Uber Employees Use Customer Logs to Track Individuals without Consent
by Amna El Tawil
While Uber is one of the cheapest and most convenient ways to hail a cab, it’s not the safest place if you’d like to preserve your privacy. A former employee claims that Uber drivers have been misusing the tracking technology available to them to spy on celebrities, politicians, and even their exes.
Ward Spangenberg, Uber’s former forensic investigator, has made some shocking revelations about the company which fired him in February 2016 after 11 months of work on his 45th birthday. Now, Spangenberg is suing his former employer for wrongful termination, defamation, and age discrimination. He claimed that those who worked at the company could easily track high-profile figures and people in their own lives by looking up their travel history in the company’s database. The number of company members with access to customer travel history was in the thousands.

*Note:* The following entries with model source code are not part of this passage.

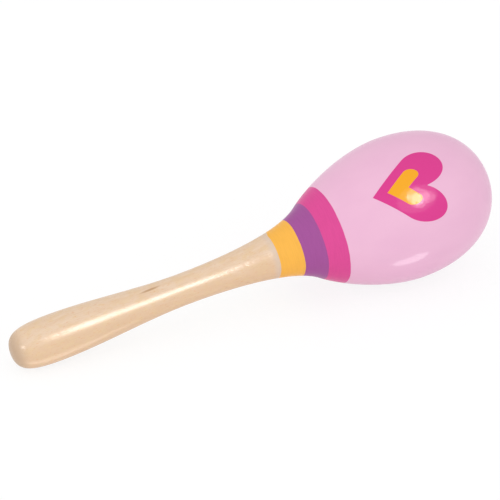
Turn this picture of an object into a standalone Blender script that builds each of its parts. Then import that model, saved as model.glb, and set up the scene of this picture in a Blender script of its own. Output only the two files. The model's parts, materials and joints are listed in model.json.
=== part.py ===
"""A child's wooden maraca: a turned handle glued into a hollow two-part head that holds loose pellets.

Metres, +Z up. The maraca lies on its side on the plane z = 0, as on a table: the head's belly and the butt
of the handle touch the plane, and the turning axis leans up from the butt towards the head along +X. The
origin is on the plane, under the middle of the whole length and width.
"""

import math

import bpy
from mathutils import Matrix, Vector

# Turned outline: lengths along the axis, section by section from the butt to the tip
BUTT_LENGTH = 0.019
GRIP_LENGTH = 0.055
NECK_LENGTH = 0.0555
LOWER_HEAD_LENGTH = 0.042
UPPER_HEAD_LENGTH = 0.0385

# Turned outline: radii where the sections meet, and the slope of the cone under the head
GRIP_RADIUS = 0.0095
WAIST_RADIUS = 0.0065
CONE_RADIUS = 0.0154
HEAD_RADIUS = 0.02975
CONE_ANGLE = math.radians(35.8)

# How far each section's curve runs straight on from its two ends, as shares of the section's length.
# At the butt and the tip the curve leaves the axis square, so there the share is of the radius.
BUTT_REACH_SHARES = (0.81, 0.77)
GRIP_REACH_SHARES = (0.315, 0.33)
NECK_REACH_SHARES = (0.35, 0.18)
LOWER_HEAD_REACH_SHARES = (0.22, 0.355)
UPPER_HEAD_REACH_SHARES = (0.665, 0.545)

# Joint of the handle and the head, and the painted rings that follow it up the head
JOINT_BELOW_CONE = 0.0165
YELLOW_RING_WIDTH = 0.0095
PURPLE_RING_WIDTH = 0.0082
MAGENTA_RING_WIDTH = 0.0075

# Joinery: the handle's tenon in the head's neck, and the spigot on which the head's two shells meet
TENON_RADIUS = 0.0055
TENON_LENGTH = 0.018
TENON_CHAMFER = 0.0008
WALL = 0.004
SPIGOT_LENGTH = 0.004
GLUE_GAP = 0.0003

# Loose pellets: one in the middle, and whole rings of six, twelve and so on round it
PELLET_RADIUS = 0.0025
PELLET_SPACING = 0.0003
PELLET_SEAT_GAP = 0.0003
PELLET_RINGS = 2

# Lands: the two small flats that the maraca lies on, under the head's belly and under the butt
LAND_LENGTH = 0.004
LAND_BLEND_SHARE = 0.8

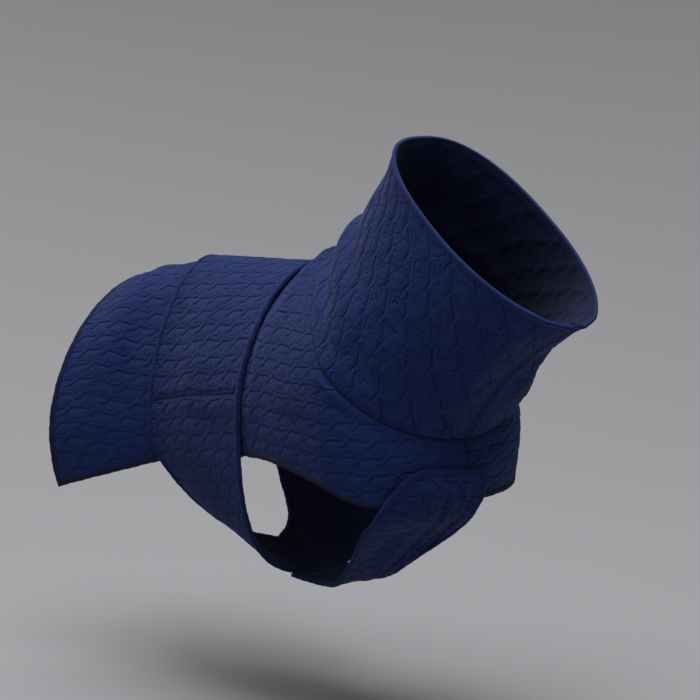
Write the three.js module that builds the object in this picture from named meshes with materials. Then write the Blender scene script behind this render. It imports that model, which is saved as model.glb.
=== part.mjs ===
// Quilted dog coat with a funnel collar, a girth band over the back and a chest strap.
// Millimetres, X towards the head, Y to the wearer's left, Z up. The outer faces are
// worked out from sections across the trunk, and each wall is offset from its face.
import * as THREE from 'three';

// ---- driving sizes ----
const CLOTH = 3;              // quilted double jersey
const SEAM = 0.4;             // room between sewn edges
const LAP = 0.8;              // room between a panel and what lies on it
const TRIM = 5;               // width of the edge binding
const TRIM_PROUD = 0.5;       // how far the binding stands out of its panel
const BAND_REAR = -126;       // the girth band covers this length of the back
const BAND_FRONT = 0;
const HINGE = 100;            // the breast turns about the upright line here
const BREAST_ARC = 113;       // from flank to breastbone, along the cloth
const RIDGE = 1.75;           // superellipse power of the back, a soft ridge
const SIDE_SEAM = 0.72;       // the band changes to the belly panel this far down to the hem

const NECK = { back: 24.6, backUp: 19.5, front: 150, frontUp: -107.5, half: 88, egg: 1.45 };
const RIM = { back: 104, backUp: 98.5, front: 256, frontUp: -22.5, half: 57, square: 2.5 };
const BREAST_DEPTH = NECK.front - HINGE;

// A row for each section of the body: its place along the cloth, the ridge of the back,
// the widest point and the hem. Past HINGE, "along" runs round the breast.
const BODY = {
  columns: ['along', 'spineUp', 'wideOut', 'wideUp', 'hemOut', 'hemUp'],
  rows: [
    [-209, -20.5, 91, -133.5, 83, -177.5],
    [-180, -10.5, 82, -129.5, 76, -168.5],
    [-152, -6, 69, -123.5, 62, -159.5],
    [-126, -3, 58.5, -119.5, 52, -151.5],
    [-66, -0.5, 65, -109.5, 62, -139.5],
    [-20, 1, 70.5, -102, 68.7, -133.5],
    [0, 3, 74, -98.5, 71.7, -130],
    [10, 11, 77, -97.5, 74.5, -129.5],
    [24.6, 19.5, 80, -95.5, 78, -128.5],
    [50, 22.5, 86, -94.5, 83, -129.5],
    [100, 22.5, 91, -91.5, 88, -137.5],
    [140, 22.5, 91, -105.5, 85, -149.5],
    [180, 22.5, 91, -119.5, 80, -152.5],
    [213, 22.5, 91, -125.5, 78, -152.5],
  ],
};
const TAIL = BODY.rows[0][0];
const BREASTBONE = HINGE + BREAST_ARC;

// The belly: the lowest line of the trunk and how square its section is.
const BELLY = {
  columns: ['along', 'bellyUp', 'square'],
  rows: [
    [-126, -179.5, 2.27],
    [-60, -198, 2.52],
    [0, -218.5, 2.9],
  ],
};

// The belly panel is cut away behind: its rear edge against the way round, 0 at the
// side seam and 1 under the breastbone.
const CUTAWAY = {
  columns: ['round', 'along'],
  rows: [
    [0, -126],
    [0.35, -120],
    [0.6, -98],
    [0.85, -62],
    [1, -48],
  ],
};
const BELLY_HALF = 130;       // way round the belly panel, side seam to middle

// The chest strap, from the belly forward between the legs and up on to the breast.
const STRAP = {
  columns: ['run', 'along', 'up', 'halfWidth', 'aside', 'wrap', 'tilt'],
  rows: [
    [0, 0.2, -222.5, 29, 0, 0.05, 0],
    [28, 28, -224.5, 25, 2, 0.1, 0],
    [54, 53, -220.5, 26, 8, 0.2, 0],
    [90, 84, -200.5, 35.5, 12.5, 0.5, 0.02],
    [128, 116, -177.5, 46, 16, 0.8, 0.04],
    [158, 146, -160, 40.5, 25, 1, 0.07],
    [180, 156, -142.5, 39, 23, 1, 0.08],
    [195, 155.5, -127.5, 40, 22, 1, 0.08],
  ],
};
const STRAP_END = 195;
const STRAP_CORNERS = { right: 28, left: 10 };   // corner radii of the strap's end
const STRAP_OVAL = 94;        // half width of the oval that the strap wraps round

// How far the collar's wall is drawn in half way up, by the turn from the withers.
const COLLAR_WAIST = {
  columns: ['degrees', 'drawnIn'],
  rows: [
    [0, 6],
    [120, 6],
    [180, 12],
  ],
};

// How finely the sheets are faceted.
const COLUMNS = { skirt: 5, band: 5, neck: 8, breast: 8, collar: 24, strap: 15 };
const ROWS = { body: 12, belly: 8, collar: 8, strap: 6, corner: 7 };
const SIDE_SEAM_ROW = Math.round(SIDE_SEAM * ROWS.body);

// ---- small mathematics ----
const vec = (x, y, z) => new THREE.Vector3(x, y, z);
const mix = (a, b, t) => a + (b - a) * t;
const steps = (from, to, count) => Array.from({ length: count + 1 }, (_, i) => mix(from, to, i / count));
const power = (base, exponent) => Math.max(0, base) ** exponent;
const acrossMiddle = (v) => vec(v.x, -v.y, v.z);
const mirrored = ({ point, way }) => ({ point: acrossMiddle(point), way: acrossMiddle(way) });
const inMiddlePlane = ({ point, way }) => ({ point, way: vec(way.x, 0, way.z).normalize() });

// Smooth curve through one column of a table, its slopes taken from the neighbours.
function read({ columns, rows }, column, at) {
  const c = columns.indexOf(column);
  const last = rows.length - 1;
  const gap = (i) => rows[i + 1][0] - rows[i][0];
  const rise = (i) => (rows[i + 1][c] - rows[i][c]) / gap(i);
  const slope = (i) => {
    if (i === 0) return rise(0);
    if (i === last) return rise(last - 1);
    return (rise(i - 1) * gap(i) + rise(i) * gap(i - 1)) / (gap(i - 1) + gap(i));
  };
  let i = 0;
  while (i < last - 1 && at >= rows[i + 1][0]) i += 1;
  const t = (at - rows[i][0]) / gap(i);
  return rows[i][c] * (2 * t ** 3 - 3 * t ** 2 + 1)
    + slope(i) * gap(i) * (t ** 3 - 2 * t ** 2 + t)
    + rows[i + 1][c] * (3 * t ** 2 - 2 * t ** 3)
    + slope(i + 1) * gap(i) * (t ** 3 - t ** 2);
}

function pathLength(path) {
  return path.slice(1).reduce((sum, [x, y], i) => sum + Math.hypot(x - path[i][0], y - path[i][1]), 0);
}

// The point at a distance along a path; past its end the last piece is carried on.
function walk(path, distance) {
  let left = distance;
  let i = 1;
  let piece = pathLength(path.slice(0, 2));
  while (left > piece && i < path.length - 1) {
    left -= piece;
    i += 1;
    piece = pathLength(path.slice(i - 1, i + 1));
  }
  const t = left / piece;
  return [mix(path[i - 1][0], path[i][0], t), mix(path[i - 1][1], path[i][1], t)];
}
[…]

In his court declaration, Spangenberg wrote: “Uber’s lack of security regarding its customer data was resulting in Uber employees being able to track high profile politicians, celebrities, and even personal acquaintances of Uber employees, including ex-boyfriends/girlfriends, and ex-spouses.”
He also said, “During my employment, I also reported that Uber lacked security regarding its storage of driver information, including social security numbers, which were available, again, to all Uber employees, without regard to any particular level of employment or security clearance.”
After news that executives were using the company’s “God View” feature to track customers in real time without their permission emerged two years ago, the company insisted it had strict policies that prohibited employees from accessing users’ trip information with limited exceptions.
However, five former security professionals who worked for the company told Reveal from The Center for Investigative Reporting that the company continued to allow broad access even after those assurances.
Spangenberg also claims that Uber deleted files that were obligated by law to keep and during government raids of foreign offices the company remotely encrypted all computers to prevent authorities from gathering information.
Although company claims they improved security to protect user information, the question is: did they really?